Both the line containing "Model this object" and the line containing "from FreeCAD import Vector" are to be reproduced exactly, along with every line between them, and nothing more.

Data provided:
== == ==
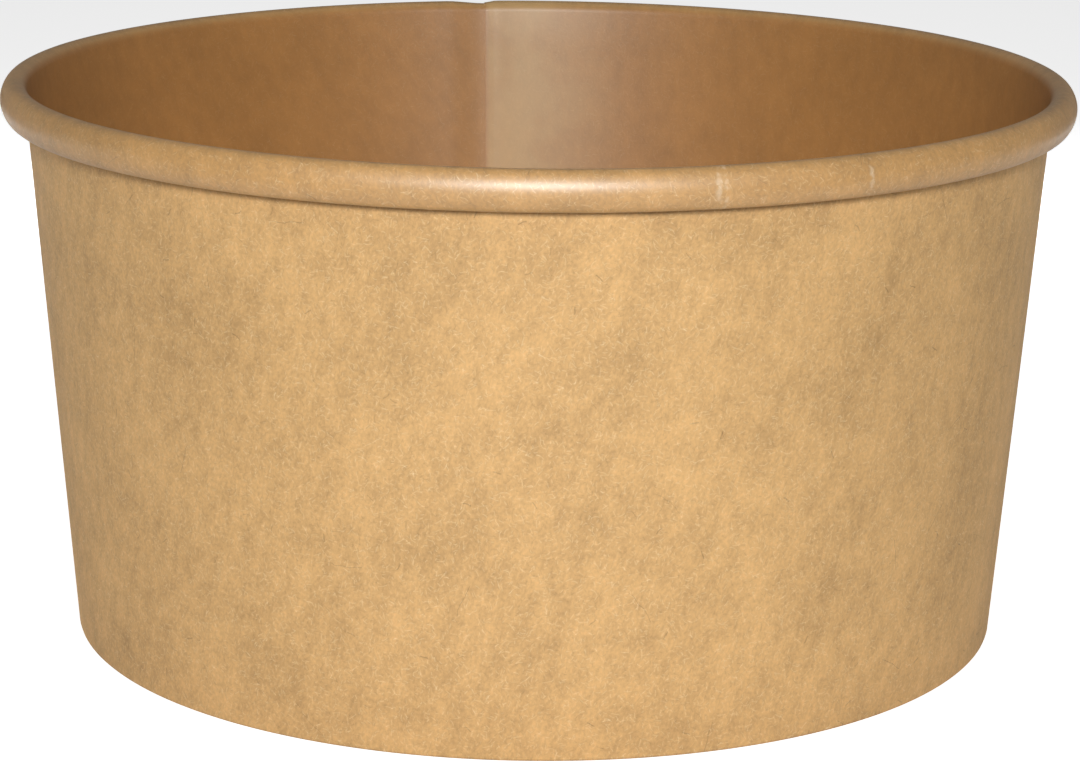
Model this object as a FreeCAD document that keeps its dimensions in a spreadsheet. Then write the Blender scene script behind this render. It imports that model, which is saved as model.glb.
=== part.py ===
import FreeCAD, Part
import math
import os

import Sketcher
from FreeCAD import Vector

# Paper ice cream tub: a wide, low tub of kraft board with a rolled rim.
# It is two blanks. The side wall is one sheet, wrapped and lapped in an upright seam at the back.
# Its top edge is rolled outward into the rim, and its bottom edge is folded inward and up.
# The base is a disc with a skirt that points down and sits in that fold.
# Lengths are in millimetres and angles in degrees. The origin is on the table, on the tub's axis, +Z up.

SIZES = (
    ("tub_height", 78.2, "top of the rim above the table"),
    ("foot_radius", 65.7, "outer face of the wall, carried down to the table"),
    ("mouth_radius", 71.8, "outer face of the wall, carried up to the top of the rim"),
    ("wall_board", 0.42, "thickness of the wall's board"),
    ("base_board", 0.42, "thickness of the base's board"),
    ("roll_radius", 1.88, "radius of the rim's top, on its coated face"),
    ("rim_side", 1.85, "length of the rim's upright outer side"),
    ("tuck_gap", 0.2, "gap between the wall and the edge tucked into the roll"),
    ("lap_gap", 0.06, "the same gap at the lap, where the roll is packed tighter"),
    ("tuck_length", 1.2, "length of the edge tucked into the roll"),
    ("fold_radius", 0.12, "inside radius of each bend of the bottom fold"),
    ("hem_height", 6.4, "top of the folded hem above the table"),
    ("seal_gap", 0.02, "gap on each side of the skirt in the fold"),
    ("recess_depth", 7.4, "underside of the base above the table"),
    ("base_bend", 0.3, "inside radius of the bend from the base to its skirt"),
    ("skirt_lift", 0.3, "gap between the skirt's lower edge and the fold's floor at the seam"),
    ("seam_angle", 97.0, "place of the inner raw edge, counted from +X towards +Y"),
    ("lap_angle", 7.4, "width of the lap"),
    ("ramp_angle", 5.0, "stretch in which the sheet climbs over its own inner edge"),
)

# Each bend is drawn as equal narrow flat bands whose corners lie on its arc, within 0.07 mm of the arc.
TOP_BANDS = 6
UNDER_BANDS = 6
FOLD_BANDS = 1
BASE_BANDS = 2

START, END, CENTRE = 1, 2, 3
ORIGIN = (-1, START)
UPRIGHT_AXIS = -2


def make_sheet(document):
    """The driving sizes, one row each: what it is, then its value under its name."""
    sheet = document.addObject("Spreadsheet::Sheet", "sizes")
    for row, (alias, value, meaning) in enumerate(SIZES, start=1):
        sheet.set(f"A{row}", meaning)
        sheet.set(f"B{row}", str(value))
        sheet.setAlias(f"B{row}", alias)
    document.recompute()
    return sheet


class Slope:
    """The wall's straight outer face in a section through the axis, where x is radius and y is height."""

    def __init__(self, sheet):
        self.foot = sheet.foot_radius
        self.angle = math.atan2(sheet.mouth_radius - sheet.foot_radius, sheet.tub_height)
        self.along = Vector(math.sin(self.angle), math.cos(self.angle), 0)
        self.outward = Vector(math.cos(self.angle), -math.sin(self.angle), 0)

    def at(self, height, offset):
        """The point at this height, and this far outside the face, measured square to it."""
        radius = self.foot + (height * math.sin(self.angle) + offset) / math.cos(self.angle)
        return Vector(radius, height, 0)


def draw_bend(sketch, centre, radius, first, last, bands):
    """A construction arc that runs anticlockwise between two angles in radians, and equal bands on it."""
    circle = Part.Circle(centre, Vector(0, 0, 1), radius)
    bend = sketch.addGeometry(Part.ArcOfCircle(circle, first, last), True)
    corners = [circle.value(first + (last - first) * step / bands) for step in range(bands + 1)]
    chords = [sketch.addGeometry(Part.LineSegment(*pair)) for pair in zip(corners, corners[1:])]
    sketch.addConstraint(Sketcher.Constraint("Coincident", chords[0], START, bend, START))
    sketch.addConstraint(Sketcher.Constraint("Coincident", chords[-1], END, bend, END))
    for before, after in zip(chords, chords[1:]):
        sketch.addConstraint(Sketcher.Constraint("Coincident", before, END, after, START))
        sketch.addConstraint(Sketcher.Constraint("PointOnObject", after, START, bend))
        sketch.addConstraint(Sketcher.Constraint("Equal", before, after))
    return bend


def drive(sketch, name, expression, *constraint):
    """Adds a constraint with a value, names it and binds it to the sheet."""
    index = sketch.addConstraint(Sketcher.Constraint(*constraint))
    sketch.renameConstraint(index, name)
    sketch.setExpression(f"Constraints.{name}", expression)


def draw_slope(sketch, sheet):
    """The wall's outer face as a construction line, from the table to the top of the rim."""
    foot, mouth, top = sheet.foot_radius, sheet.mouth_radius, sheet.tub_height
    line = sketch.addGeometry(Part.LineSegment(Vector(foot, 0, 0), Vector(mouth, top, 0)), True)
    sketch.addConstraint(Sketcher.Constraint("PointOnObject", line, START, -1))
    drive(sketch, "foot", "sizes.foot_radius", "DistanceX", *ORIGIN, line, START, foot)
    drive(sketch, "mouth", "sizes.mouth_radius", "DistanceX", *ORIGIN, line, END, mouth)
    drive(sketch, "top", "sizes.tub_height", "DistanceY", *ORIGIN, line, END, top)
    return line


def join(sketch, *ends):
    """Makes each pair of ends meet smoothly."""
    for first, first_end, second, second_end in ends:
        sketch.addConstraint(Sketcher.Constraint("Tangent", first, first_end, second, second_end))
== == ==
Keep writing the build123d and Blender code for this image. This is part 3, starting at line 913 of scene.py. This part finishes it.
== == ==
Exercise result:
Model this object as a FreeCAD document that keeps its dimensions in a spreadsheet. Then write the Blender scene script behind this render. It imports that model, which is saved as model.glb.
=== part.py ===
import FreeCAD, Part
import math
import os

import Sketcher
from FreeCAD import Vector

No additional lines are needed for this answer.